Professor Halík: Wenn sich die Kirche auf Seelsorge in der Pfarrgemeinde beschränkt, wird sie „ihrer klassischen Biosphäre verlustig werden.“ (Foto: Annette Zoepf/pba)

Der Prager Soziologieprofessor und katholische Priester
sprach beim Jahresempfang der Diözese

Der Prager Soziologieprofessor und katholische Priester Dr. Tomáš Halík hat gestern Abend beim Jahresempfang des Bischofs von Augsburg dazu aufgerufen, eine neue, tiefere Spiritualität zu suchen. „Das heutige europäische Christentum wirkt zu müde und zu wenig überzeugend“, betonte er. Das Thema seines Vortrags lautete: „Christlicher Glaube – Hoffnung für Europa?“

Wie Bischof Dr. Konrad Zdarsa bei der Begrüßung der rund 300 geladenen Gäste aus Kirche, Kultur, Wirtschaft und Gesellschaft im Augsburger Haus Sankt Ulrich hervorhob, könne Professor Halík aus seinen reichen persönlichen Erfahrungen schöpfen. 1948 in Prag geboren, studierte er in den 1960er Jahren Soziologie, Philosophie und Psychologie, bevor er in den 1970er Jahren im Untergrund Theologie studierte und zum Priester geweiht wurde. Halík beschäftigt sich immer wieder mit der Nahtstelle zwischen Glauben und Unglauben. Zentral ist für ihn der ernsthafte Dialog mit den Atheisten über die Gottesfrage.

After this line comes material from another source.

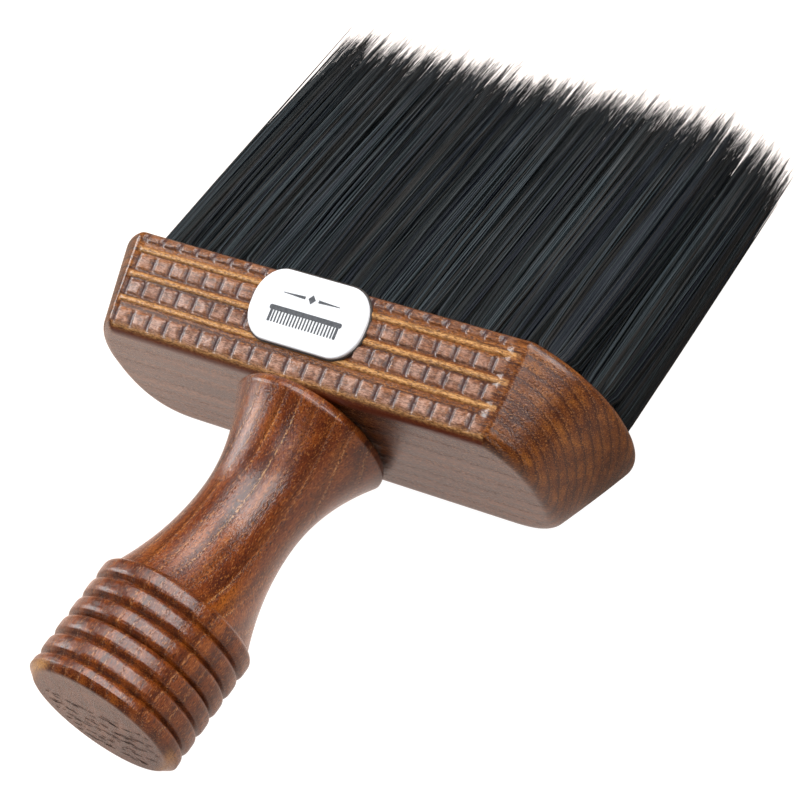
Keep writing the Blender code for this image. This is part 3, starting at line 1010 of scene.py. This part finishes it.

In seinem Vortrag betonte Halík mehrmals, das europäische Christentum müsse eine tiefere Spiritualität entwickeln. Europa sei eine fortlaufende Geschichte, es mache immer wieder Änderungen durch. Auch unsere Art des Christseins ändere sich dabei. „Das Christentum von gestern kann schwerlich eine Hoffnung für das Europa von heute oder von morgen sein“, konstatierte er. Die praktizierenden Christen in Europa seien zu einer Minderheit geworden. Wenn sich die Kirche auf Seelsorge in der Pfarrgemeinde beschränke, wird sie „ihrer klassischen Biosphäre verlustig werden“, blickte er voraus. Zugleich stellte Halík aber auch fest, dass die Säkularisierung nicht das letzte Wort der geschichtlichen Entwicklung in Europa sei. An ihre Stelle trete die Pluralisierung. Die Frage sei dabei nur, ob Europa unsere christlichen Werte wahren werde.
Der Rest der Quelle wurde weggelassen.